Page 8, Cotsen 16093

Page 8, (Cotsen 16093)

And for the third ballet?  I was expecting Stravinsky’s Petroushka. Instead it is Arthur Bliss’s Checkmate (1937), which was choreographed by Ninon de Valois, founder of the Birmingham and Royal Ballet, a work now considered a cornerstone of the modern British ballet repertory.

The ballet’s premise is that chess pieces come to life and act out human emotions (chiefly lust and blood lust) on stage.  Whoever completed the scene arranged the figures so that one of the Red Knights is poised to stab a black pawn, while the Black Knight menaces his twin. The Black Queen, the femme fatale of the piece, looms ominously in the rear.

Page 13, Cotsen 16093

Page 13, (Cotsen 16093)

I wonder if Checkmate was chosen at the suggestion of  the publication’s technical advisor, the great English danseur noble Michael Somes, who created the role of the Black Knight in the original production.

Michael Somes

Publicity shot of the great British dancer, Michael Somes, the technical advisor for Instant Picture Book number 5.
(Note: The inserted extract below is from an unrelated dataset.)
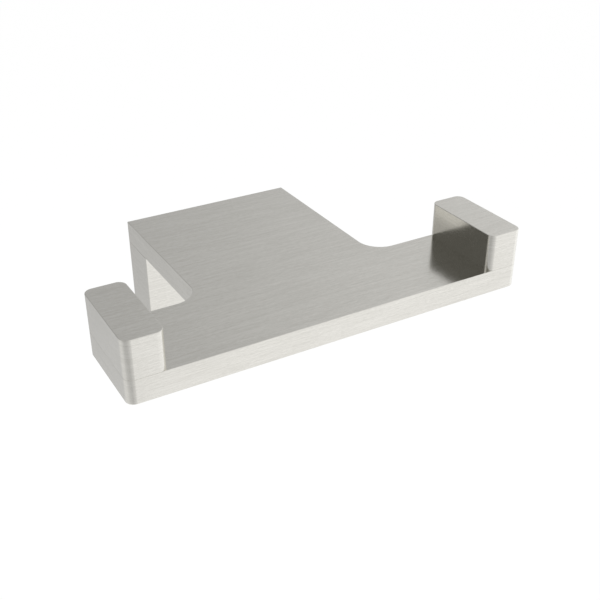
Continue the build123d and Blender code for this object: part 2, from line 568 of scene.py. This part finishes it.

Who transferred all the Letraset figures in Cotsen 16093?  An older child studying ballet or an adult who was familiar with the repertory?  Whoever it was, he or she seems to have taken the task fairly seriously, whether or not the scenes were composed from memories of choreography from actual productions.  It’s evidence of a different kind of engagement with the book…

checkmate 1

Olivia Bell as the Black Queen in the Australian Ballet’s production of Checkmate.